In recent years, cybercriminals have upped their game, typically staying a step ahead of the good guys. In 2021, we’ve seen some of the biggest data breaches yet and, with the rise of exploits such as ransomware, threat actors are increasingly targeting small and medium-sized businesses (SMBs)in the hopes of securing larger payments from less-protected companies. If attacked, SMBs experience downtime, data losses/breaches, and an ability to generate revenue while they deal with the fallout—this can devastate a company. Investing in risk management strategies that utilize a risk management framework (RMF) can help mitigate these threats and facilitate business continuity.

‍What is risk management?

Cyberthreats are a growing risk for all businesses, regardless of size. SMBs are increasingly targeted by threat actors because they assume these companies don’t employ strong cybersecurity frameworks to better protect themselves. Unfortunately, they are likely right. SMBs that invest in risk management strategies can better arm themselves against those looking to exploit them. In a nutshell, risk management is the process of identifying, monitoring, and managing both potential internal and external risks to help minimize or eliminate any negative impacts if a cybersecurity or other damaging event occurs.

What is the NIST risk management framework?

The NIST Risk Management Framework is considered the gold standard when it comes to risk management frameworks. Adopted in 2010, over the years, NIST’s guidelines have been updated as needed. Senior management and security personnel often use NIST’s structured guidelines template to assess their risks and improve security measures.

After procedures and protocols are established, management can proactively monitor threats and risks, tweaking things along the way for even more improvement. A risk management framework is a living and breathing process that should be updated and adjusted as necessary. Companies should definitely revisit their planning at least once a year or if any major changes in the company’s structure or technology occur.

How is the NIST risk management framework structured?

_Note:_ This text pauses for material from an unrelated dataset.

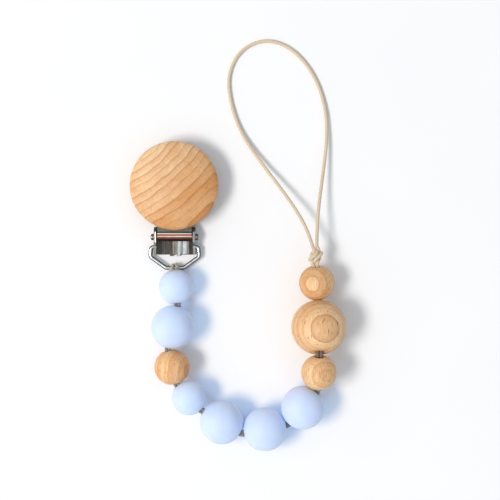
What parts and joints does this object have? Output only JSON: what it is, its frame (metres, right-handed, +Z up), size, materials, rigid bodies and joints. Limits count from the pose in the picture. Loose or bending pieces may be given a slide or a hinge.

The RMF created by NIST is composed of a comprehensive and flexible seven-step process and can be a recipe for cyber risk management success.The steps are as follows:

  1. Prepare. An organization establishes essential activities it can use to prepare itself for managing security and privacy risks using the RMF.
  2. Categorize. Decision-makers categorize their systems and the information they process, store, and transmit using a business impact analysis (BIA) that has previously been performed. This helps them to determine any adverse impacts on the organization if a breach or data loss occurs that impacts confidentiality, integrity, or availability of systems.
  3. Select. This step is where decision-makers determine the controls that will be implemented to protect organizational systems based on risk assessments.
  4. Implement. During this step, leaders will determine controls, specify how controls will be deployed, and how documentation occurs.
  5. Assess. Risk management planners determine if the correct controls are in place, if they’re operating as intended, and if they’ll yield the anticipated results set in the requirements document.
  6. Authorize. Senior leaders determine any authorizations based on risk-based decisions outlined in the framework. They’ll develop, review, and approve security plans.
  7. Monitor. Risk management is an ongoing process and monitoring gives organizations the ability to maintain ongoing situational awareness about security and privacy postures and to continuously monitor all aspects of the plan and any identified risks.

Using an RMF is a process businesses of all sizes should consider. The full lifecycle approach the NIST framework provides can help companies better safeguard themselves. As an alternative, they can also turn to an experienced cybersecurity provider that possesses RMF experience. This can alleviate the costs associated with putting employees in charge of managing this process—many SMBs often find it’s more budget-friendly to let the experts take care of this important methodology.